Inside the club, techno music blasted from a DJ booth and colored lights splashed the walls. She found the pinup calendar group sitting on a circular couch. A woman who called herself Bodacious Betty, the calendar's photographer, approached her and gave her a hug.
"May is here, August is here, I'm February and June is supposed to be here," she said, handing Emily one of the calendars.
"Ooh, I'm a calendar girl," Emily said excitedly. "There I am."
Amidst the 20-somethings with their leotard-tight dresses that barely skimmed their thighs, the pinup girls stood out like snapdragons. Miss June wore a gold satin dress with a matching pillbox hat. Miss February had styled her dark hair in twin victory rolls and wore a black sleeveless wiggle dress and red leopard stilettos.
Miss August sauntered up in a long navy sailor dress with gold trim. Her pinup name was Judy Pop. But her real name was Christina Frasciello. She had glossy black hair with cropped bangs and two colorful skull tattoos on her back.
Like Emily, she'd only recently started doing pinup. She'd dressed up for a Lady Gaga concert and caught the eye of a some photographers taking pictures of fans.
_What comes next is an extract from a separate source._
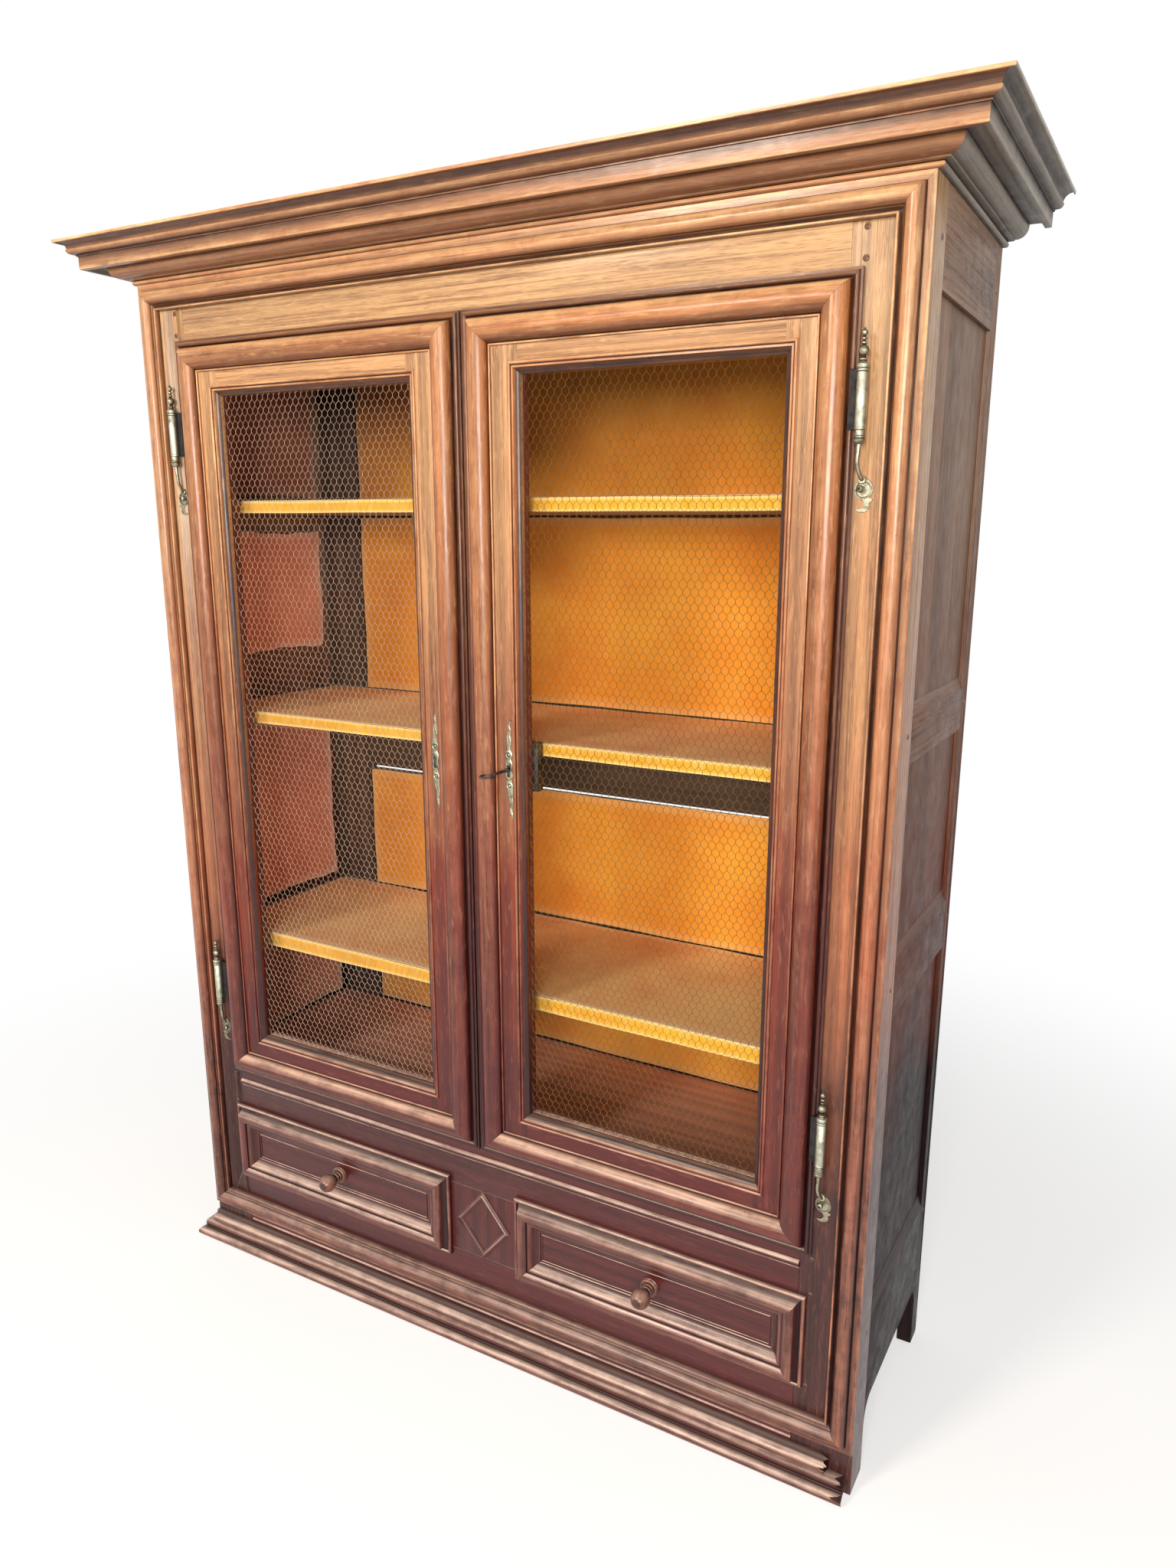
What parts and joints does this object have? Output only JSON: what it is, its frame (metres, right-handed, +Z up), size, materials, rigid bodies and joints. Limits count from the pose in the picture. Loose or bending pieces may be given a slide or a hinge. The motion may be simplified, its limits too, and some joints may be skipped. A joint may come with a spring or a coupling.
{
  "type": "bookcase cabinet",
  "caption": "Country oak bookcase made over from a wardrobe: wire-mesh doors over drawers, deep cornice, heavy mouldings, moulded plinth and a lined interior with shelves.",
  "frame": {"origin": "on the floor, under the middle of the whole bounding box", "axes": "+X to the right seen from the front, +Y to the back, +Z up; the doors and drawers face -Y"},
  "size_m": [1.674, 0.55, 2.074],
  "materials": {
    "oak_light": "waxed",
    "oak_mid": "waxed",
    "oak_dark": "waxed",
    "oak_side": "weathered",
    "deal": "raw",
    "orange_cloth": "matte",
    "terracotta_cloth": "matte",
    "yellow_cloth": "matte",
    "brass_wire": "aged",
    "aged_brass": "aged",
    "dark_iron": "aged"
  },
  "bodies": {
    "case": {"front_post_left": "oak_mid", "front_post_right": "oak_mid", "rear_post_left": "oak_side", "rear_post_right": "oak_side", "top_rail": "oak_light", "mid_rail": "oak_mid", "bottom_rail": "oak_dark", "centre_board": "oak_dark", "diamond_moulding": "oak_dark", "frame_moulding": "oak_mid", "side_rails_left": "oak_side", "side_rails_right": "oak_side", "side_panels_left": "oak_side", "side_panels_right": "oak_side", "back_frame": "oak_side", "back_panels": "deal", "roof_board": "deal", "floor_board": "deal", "shelf_upper": "deal", "shelf_middle": "deal", "shelf_lower": "deal", "shelf_battens": "deal", "cornice_front": "oak_light", "cornice_left": "oak_side", "cornice_right": "oak_side", "plinth_upper": "oak_dark", "plinth_lower": "oak_dark", "drawer_runners": "deal", "lining_back": "orange_cloth", "lining_left": "terracotta_cloth", "lining_right": "terracotta_cloth", "shelf_cloths": "yellow_cloth", "frame_pegs": "oak_light", "hinge_pintles": "aged_brass", "hinge_plates": "aged_brass"},
    "left_door": {"left_door_frame": "oak_mid", "left_door_moulding": "oak_mid", "left_door_mesh": "brass_wire", "left_door_fillets": "oak_dark", "left_escutcheon": "aged_brass", "left_hinge_barrels": "aged_brass", "left_door_staples": "dark_iron"},
    "right_door": {"right_door_frame": "oak_mid", "right_door_moulding": "oak_mid", "right_door_mesh": "brass_wire", "right_door_fillets": "oak_dark", "right_escutcheon": "aged_brass", "right_hinge_barrels": "aged_brass", "lock_case": "dark_iron"},
    "left_drawer": {"left_drawer_front": "oak_dark", "left_drawer_box": "deal", "left_drawer_knob": "oak_mid"},
    "right_drawer": {"right_drawer_front": "oak_dark", "right_drawer_box": "deal", "right_drawer_knob": "oak_mid"},
    "upper_bolt": {"upper_bolt": "dark_iron"},
    "lower_bolt": {"lower_bolt": "dark_iron"},
    "lock_bolt": {"lock_bolt": "dark_iron"},
    "key": {"key": "dark_iron"}
  },
  "joints": [
    {"name": "left_door_hinge", "type": "hinge", "parent": "case", "child": "left_door", "pos_m": [-0.657, -0.19, 0.6], "axis": [0, 0, -1], "range_deg": [0, 115]},
    {"name": "right_door_hinge", "type": "hinge", "parent": "case", "child": "right_door", "pos_m": [0.657, -0.19, 0.6], "axis": [0, 0, 1], "range_deg": [0, 115]},
    {"name": "left_drawer_slide", "type": "slide", "parent": "case", "child": "left_drawer", "axis": [0, -1, 0], "range_m": [0, 0.28]},
    {"name": "right_drawer_slide", "type": "slide", "parent": "case", "child": "right_drawer", "axis": [0, -1, 0], "range_m": [0, 0.28]},
    {"name": "key_turn", "type": "hinge", "parent": "right_door", "child": "key", "pos_m": [0.08175, -0.173, 1.17], "axis": [0, -1, 0], "range_deg": [0, 360]},
    {"name": "lock_bolt_slide", "type": "slide", "parent": "right_door", "child": "lock_bolt", "axis": [-1, 0, 0], "range_m": [0, 0.012]},
    {"name": "upper_bolt_slide", "type": "slide", "parent": "left_door", "child": "upper_bolt", "axis": [0, 0, 1], "range_m": [0, 0.02]},
    {"name": "lower_bolt_slide", "type": "slide", "parent": "left_door", "child": "lower_bolt", "axis": [0, 0, -1], "range_m": [0, 0.02]}
  ],
  "couplings": [
    {"joint": "key_turn", "follows": "lock_bolt_slide", "rad_per_m": 523.6}
  ]
}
Then she was selected from dozens of applicants to appear in another calendar being produced by Pinup America.
I asked her if she'd changed her look at all since going pinup.
"Yes," she responded, "not because I felt I needed to, but because I had the confidence to."
One of Emily's friends, a 39-year-old hairdresser named Tori Kloss, showed up. She wore a boucle evening coat over a black and white check pencil skirt and black flats. She had short black bangs and bright red lips.
"The pinup lifestyle goes hand in hand with the car culture," she said, taking a sip of a cosmopolitan. "It's how you carry yourself, your mannerisms. There's a formality that goes with it, how you dress, your makeup. There can be a Bettie Page style on the outside but there can even be inside core values. Family was huge. You stick together. You don't get up and divorce someone. "
Tori professed to live a pure '50s lifestyle, to the best of her ability. She watched only old movies on her vintage TV.
"The '30s, '40s and '50s, even the '60s, that's when people were well groomed and they took pride in themselves," she said. "Then we got into the '70s and people got lazy. . . . It's just loose."
"Anything goes," Emily chimed in.
As she spoke, a pair of girls walked by in dresses that barely covered their underwear. Tori scrunched her face into a frown.
One of Emily's friends walked up with a calendar and asked her to sign it. Emily dug out a Sharpie.